━━━ DATA FOR THE TASK

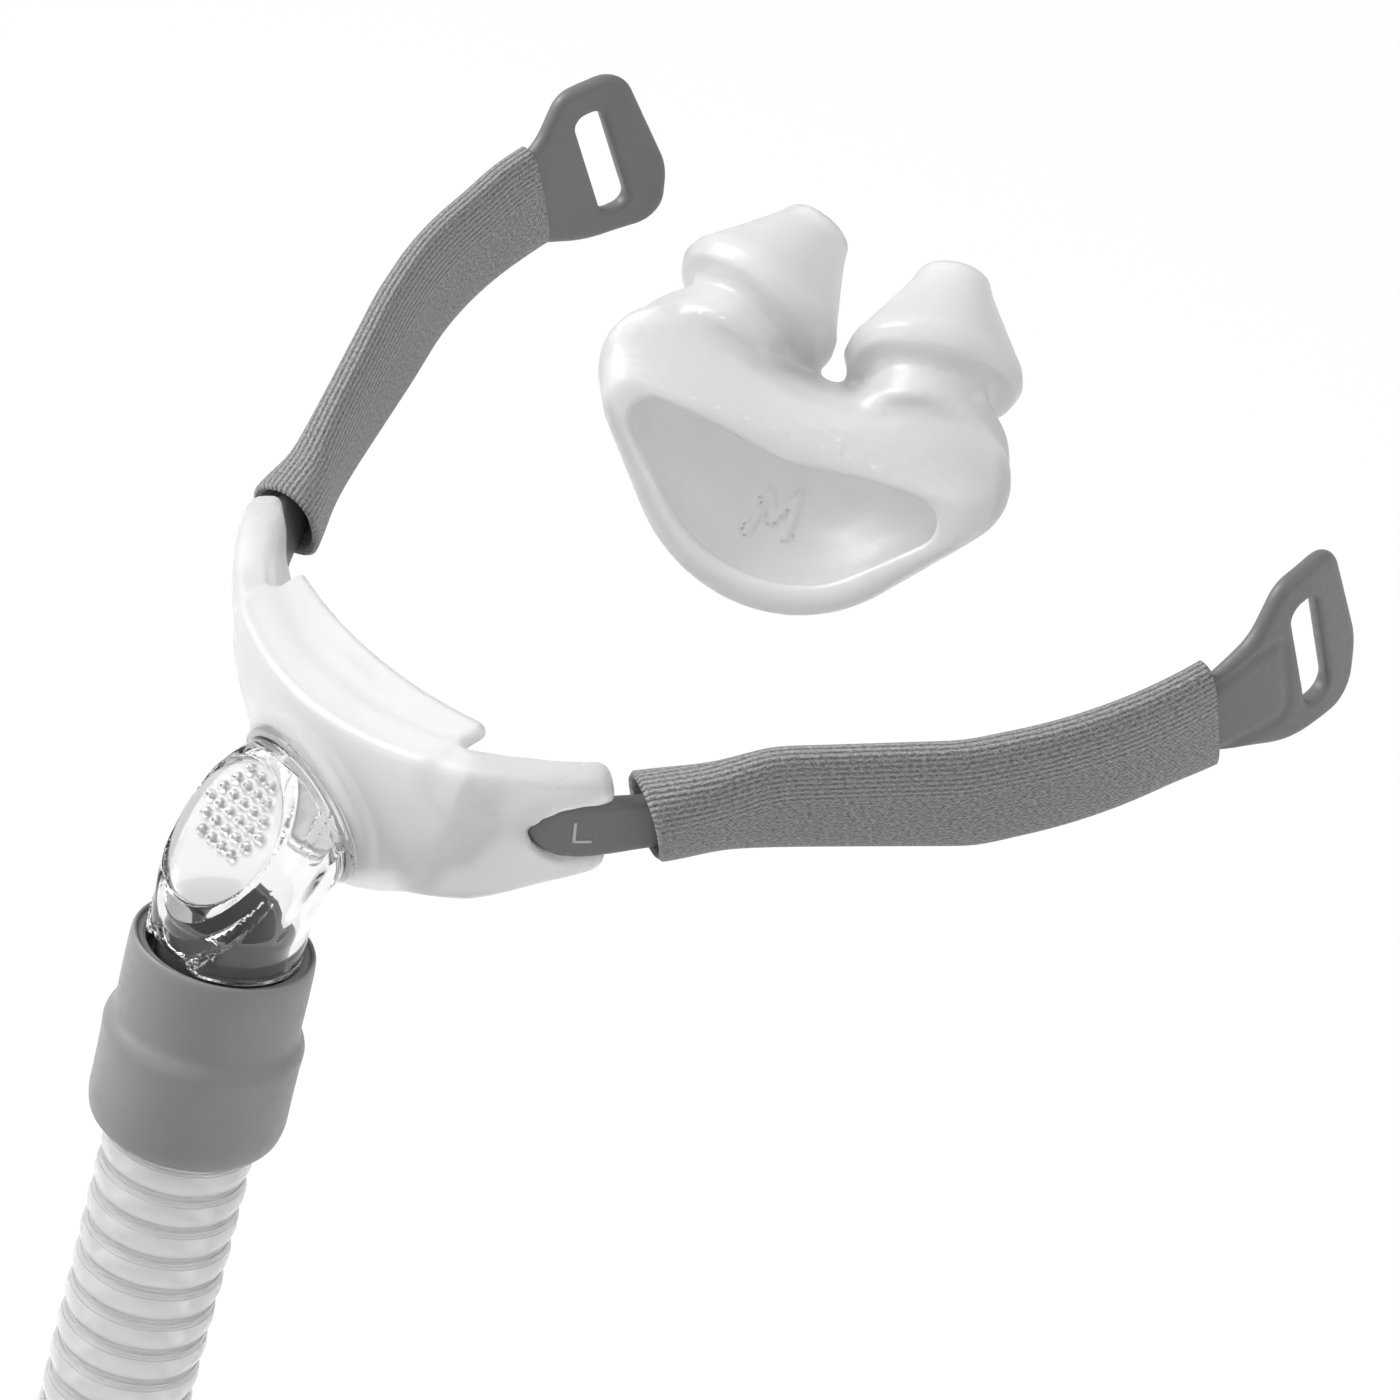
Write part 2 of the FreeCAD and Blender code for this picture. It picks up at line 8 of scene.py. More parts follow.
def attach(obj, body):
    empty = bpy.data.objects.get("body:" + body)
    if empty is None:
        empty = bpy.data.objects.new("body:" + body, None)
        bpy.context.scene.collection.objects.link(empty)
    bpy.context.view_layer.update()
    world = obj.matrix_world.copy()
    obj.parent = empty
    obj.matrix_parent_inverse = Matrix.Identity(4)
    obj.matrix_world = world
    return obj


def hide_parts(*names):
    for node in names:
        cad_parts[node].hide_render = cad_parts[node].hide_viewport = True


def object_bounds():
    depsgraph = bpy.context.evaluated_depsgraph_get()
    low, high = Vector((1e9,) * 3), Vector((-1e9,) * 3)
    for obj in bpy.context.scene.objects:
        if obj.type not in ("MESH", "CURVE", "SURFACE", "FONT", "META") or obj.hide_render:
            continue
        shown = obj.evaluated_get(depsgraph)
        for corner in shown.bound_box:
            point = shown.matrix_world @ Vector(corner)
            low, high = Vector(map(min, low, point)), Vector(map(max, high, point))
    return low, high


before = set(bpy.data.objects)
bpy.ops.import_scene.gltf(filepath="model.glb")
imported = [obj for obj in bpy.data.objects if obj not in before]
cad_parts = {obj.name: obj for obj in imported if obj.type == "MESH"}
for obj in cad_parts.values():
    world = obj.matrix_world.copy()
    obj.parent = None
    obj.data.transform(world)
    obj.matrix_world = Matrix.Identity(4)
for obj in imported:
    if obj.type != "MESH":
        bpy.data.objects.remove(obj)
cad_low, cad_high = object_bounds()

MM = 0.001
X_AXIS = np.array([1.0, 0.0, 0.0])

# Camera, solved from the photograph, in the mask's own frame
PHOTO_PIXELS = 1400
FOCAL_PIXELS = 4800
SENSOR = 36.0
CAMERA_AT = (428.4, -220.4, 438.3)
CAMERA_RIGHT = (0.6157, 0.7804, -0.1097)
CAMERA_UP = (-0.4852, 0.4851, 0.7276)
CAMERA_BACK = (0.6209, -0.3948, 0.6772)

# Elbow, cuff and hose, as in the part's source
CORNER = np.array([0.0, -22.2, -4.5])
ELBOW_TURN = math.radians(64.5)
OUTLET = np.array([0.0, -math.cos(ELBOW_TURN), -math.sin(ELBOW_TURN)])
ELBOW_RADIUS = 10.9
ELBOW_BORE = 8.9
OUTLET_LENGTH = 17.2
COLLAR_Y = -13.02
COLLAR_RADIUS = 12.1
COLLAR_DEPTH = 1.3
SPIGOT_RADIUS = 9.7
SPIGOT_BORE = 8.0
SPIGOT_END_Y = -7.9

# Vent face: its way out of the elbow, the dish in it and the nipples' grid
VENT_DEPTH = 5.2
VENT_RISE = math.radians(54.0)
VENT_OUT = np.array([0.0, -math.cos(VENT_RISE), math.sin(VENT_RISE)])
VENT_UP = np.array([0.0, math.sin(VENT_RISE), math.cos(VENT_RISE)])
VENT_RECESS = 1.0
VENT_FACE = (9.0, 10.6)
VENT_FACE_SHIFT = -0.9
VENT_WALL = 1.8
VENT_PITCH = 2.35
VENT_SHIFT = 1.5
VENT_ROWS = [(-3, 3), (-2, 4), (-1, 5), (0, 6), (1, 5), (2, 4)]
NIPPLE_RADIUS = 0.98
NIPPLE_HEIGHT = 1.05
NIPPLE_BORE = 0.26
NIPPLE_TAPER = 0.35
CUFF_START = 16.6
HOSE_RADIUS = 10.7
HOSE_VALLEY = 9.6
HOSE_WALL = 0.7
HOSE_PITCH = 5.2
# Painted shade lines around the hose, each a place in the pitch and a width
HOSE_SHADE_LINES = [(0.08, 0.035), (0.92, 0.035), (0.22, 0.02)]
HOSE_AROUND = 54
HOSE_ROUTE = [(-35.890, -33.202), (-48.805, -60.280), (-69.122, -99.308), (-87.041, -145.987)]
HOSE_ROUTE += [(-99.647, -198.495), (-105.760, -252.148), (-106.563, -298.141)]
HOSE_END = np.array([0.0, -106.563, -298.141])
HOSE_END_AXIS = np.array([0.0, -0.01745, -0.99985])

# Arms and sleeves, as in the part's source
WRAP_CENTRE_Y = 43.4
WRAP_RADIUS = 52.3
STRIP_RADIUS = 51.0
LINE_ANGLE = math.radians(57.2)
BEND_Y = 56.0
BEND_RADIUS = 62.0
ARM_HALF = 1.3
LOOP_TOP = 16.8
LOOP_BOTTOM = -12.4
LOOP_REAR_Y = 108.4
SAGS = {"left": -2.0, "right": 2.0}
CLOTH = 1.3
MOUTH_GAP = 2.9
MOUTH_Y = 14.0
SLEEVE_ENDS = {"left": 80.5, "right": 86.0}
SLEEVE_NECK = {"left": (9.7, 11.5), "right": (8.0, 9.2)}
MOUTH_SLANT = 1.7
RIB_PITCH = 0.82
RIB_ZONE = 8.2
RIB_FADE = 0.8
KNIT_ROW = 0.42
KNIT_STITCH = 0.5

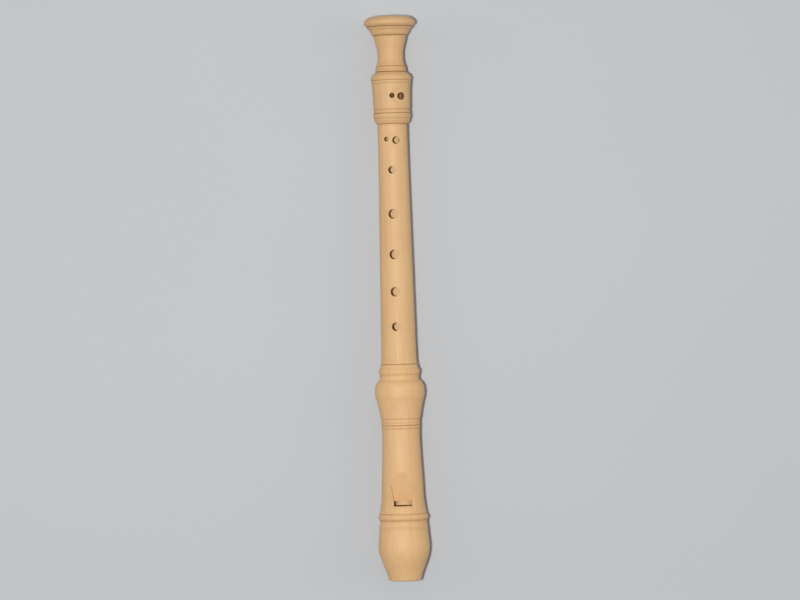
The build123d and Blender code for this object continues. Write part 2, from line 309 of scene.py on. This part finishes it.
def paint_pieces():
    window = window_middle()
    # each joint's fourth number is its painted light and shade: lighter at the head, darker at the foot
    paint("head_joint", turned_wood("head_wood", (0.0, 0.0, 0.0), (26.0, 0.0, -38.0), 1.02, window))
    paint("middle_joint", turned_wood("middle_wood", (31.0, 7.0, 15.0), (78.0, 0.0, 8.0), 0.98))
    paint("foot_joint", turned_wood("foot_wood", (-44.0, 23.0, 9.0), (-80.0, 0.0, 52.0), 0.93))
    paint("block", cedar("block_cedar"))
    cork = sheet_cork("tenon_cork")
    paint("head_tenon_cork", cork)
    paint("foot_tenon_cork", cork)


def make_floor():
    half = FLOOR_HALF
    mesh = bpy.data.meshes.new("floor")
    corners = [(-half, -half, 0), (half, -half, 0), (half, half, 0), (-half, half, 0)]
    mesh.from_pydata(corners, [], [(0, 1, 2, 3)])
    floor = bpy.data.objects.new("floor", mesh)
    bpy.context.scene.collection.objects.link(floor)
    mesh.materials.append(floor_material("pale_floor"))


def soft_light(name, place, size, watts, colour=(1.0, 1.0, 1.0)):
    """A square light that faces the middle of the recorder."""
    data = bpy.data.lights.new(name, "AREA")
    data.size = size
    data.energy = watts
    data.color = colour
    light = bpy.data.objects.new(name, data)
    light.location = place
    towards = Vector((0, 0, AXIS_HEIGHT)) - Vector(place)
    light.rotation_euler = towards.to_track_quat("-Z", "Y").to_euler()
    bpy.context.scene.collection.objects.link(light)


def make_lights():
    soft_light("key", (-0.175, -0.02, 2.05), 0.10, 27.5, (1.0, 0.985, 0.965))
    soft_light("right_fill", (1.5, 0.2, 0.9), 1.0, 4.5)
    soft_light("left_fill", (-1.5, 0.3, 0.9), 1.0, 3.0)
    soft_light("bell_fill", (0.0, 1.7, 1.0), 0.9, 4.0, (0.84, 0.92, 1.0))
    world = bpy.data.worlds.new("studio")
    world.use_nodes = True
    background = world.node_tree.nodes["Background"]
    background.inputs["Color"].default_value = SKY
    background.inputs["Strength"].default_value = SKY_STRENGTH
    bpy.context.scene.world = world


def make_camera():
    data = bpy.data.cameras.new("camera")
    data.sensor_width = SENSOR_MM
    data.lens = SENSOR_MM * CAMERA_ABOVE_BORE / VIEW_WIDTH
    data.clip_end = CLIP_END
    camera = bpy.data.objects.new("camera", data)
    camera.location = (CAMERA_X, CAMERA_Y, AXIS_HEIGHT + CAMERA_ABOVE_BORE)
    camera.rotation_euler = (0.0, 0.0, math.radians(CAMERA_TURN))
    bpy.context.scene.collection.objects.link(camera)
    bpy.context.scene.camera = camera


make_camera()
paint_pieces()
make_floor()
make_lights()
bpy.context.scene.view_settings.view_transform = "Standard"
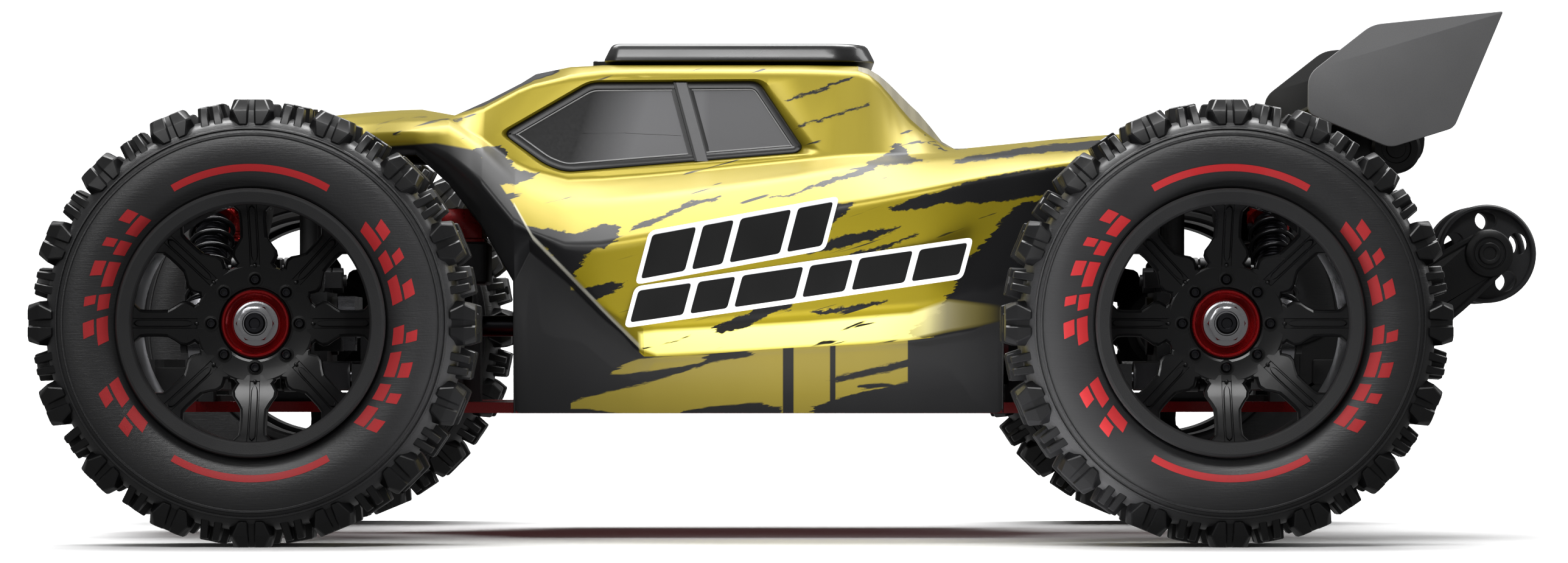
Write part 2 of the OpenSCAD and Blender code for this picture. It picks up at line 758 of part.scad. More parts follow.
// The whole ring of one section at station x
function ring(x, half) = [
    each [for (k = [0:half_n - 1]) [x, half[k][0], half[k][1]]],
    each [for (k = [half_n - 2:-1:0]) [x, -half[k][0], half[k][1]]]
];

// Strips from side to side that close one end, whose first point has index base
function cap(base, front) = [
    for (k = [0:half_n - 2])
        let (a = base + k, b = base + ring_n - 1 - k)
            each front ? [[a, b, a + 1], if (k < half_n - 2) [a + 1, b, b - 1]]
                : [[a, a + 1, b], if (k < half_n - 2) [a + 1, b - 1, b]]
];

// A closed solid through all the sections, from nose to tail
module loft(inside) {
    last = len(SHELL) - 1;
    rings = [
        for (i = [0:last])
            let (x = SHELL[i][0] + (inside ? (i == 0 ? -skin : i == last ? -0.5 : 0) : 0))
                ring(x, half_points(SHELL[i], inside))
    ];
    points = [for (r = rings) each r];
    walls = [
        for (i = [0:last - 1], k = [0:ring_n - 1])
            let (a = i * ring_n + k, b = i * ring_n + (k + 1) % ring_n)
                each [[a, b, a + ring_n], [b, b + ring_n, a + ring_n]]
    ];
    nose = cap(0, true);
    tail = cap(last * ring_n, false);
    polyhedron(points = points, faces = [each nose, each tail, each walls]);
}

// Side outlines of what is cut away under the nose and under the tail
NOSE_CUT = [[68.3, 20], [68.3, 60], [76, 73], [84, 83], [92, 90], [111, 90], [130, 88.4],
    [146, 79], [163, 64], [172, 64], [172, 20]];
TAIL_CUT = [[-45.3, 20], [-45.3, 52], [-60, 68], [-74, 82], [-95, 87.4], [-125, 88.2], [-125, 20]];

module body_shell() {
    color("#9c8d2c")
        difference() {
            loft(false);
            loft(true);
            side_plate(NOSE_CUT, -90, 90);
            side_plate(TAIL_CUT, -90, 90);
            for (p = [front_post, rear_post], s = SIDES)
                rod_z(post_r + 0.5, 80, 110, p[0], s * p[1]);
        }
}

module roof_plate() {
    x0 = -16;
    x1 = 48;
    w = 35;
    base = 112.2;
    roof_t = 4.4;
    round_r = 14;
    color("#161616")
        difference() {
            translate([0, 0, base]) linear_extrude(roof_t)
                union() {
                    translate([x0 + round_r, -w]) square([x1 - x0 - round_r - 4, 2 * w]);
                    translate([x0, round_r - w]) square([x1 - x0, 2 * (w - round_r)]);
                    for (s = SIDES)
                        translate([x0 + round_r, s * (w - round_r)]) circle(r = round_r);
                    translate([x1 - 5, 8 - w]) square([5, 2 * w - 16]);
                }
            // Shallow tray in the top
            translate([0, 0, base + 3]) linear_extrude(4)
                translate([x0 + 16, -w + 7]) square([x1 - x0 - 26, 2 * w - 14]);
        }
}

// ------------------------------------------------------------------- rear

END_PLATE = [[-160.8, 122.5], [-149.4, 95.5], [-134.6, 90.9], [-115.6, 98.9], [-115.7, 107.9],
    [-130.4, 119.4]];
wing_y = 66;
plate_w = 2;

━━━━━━

=== WHAT THIS TASK INVOLVES ===
Reproduce the lines exactly, taking as the first line the one with "The build123d and" and as the last line the one with "bpy.context.scene.world = world", and include nothing else.

=== COMPLETE RESPONSE ===
The build123d and Blender code for this object continues. Write part 2, from line 309 of scene.py on. This part finishes it.
def paint_pieces():
    window = window_middle()
    # each joint's fourth number is its painted light and shade: lighter at the head, darker at the foot
    paint("head_joint", turned_wood("head_wood", (0.0, 0.0, 0.0), (26.0, 0.0, -38.0), 1.02, window))
    paint("middle_joint", turned_wood("middle_wood", (31.0, 7.0, 15.0), (78.0, 0.0, 8.0), 0.98))
    paint("foot_joint", turned_wood("foot_wood", (-44.0, 23.0, 9.0), (-80.0, 0.0, 52.0), 0.93))
    paint("block", cedar("block_cedar"))
    cork = sheet_cork("tenon_cork")
    paint("head_tenon_cork", cork)
    paint("foot_tenon_cork", cork)


def make_floor():
    half = FLOOR_HALF
    mesh = bpy.data.meshes.new("floor")
    corners = [(-half, -half, 0), (half, -half, 0), (half, half, 0), (-half, half, 0)]
    mesh.from_pydata(corners, [], [(0, 1, 2, 3)])
    floor = bpy.data.objects.new("floor", mesh)
    bpy.context.scene.collection.objects.link(floor)
    mesh.materials.append(floor_material("pale_floor"))


def soft_light(name, place, size, watts, colour=(1.0, 1.0, 1.0)):
    """A square light that faces the middle of the recorder."""
    data = bpy.data.lights.new(name, "AREA")
    data.size = size
    data.energy = watts
    data.color = colour
    light = bpy.data.objects.new(name, data)
    light.location = place
    towards = Vector((0, 0, AXIS_HEIGHT)) - Vector(place)
    light.rotation_euler = towards.to_track_quat("-Z", "Y").to_euler()
    bpy.context.scene.collection.objects.link(light)


def make_lights():
    soft_light("key", (-0.175, -0.02, 2.05), 0.10, 27.5, (1.0, 0.985, 0.965))
    soft_light("right_fill", (1.5, 0.2, 0.9), 1.0, 4.5)
    soft_light("left_fill", (-1.5, 0.3, 0.9), 1.0, 3.0)
    soft_light("bell_fill", (0.0, 1.7, 1.0), 0.9, 4.0, (0.84, 0.92, 1.0))
    world = bpy.data.worlds.new("studio")
    world.use_nodes = True
    background = world.node_tree.nodes["Background"]
    background.inputs["Color"].default_value = SKY
    background.inputs["Strength"].default_value = SKY_STRENGTH
    bpy.context.scene.world = world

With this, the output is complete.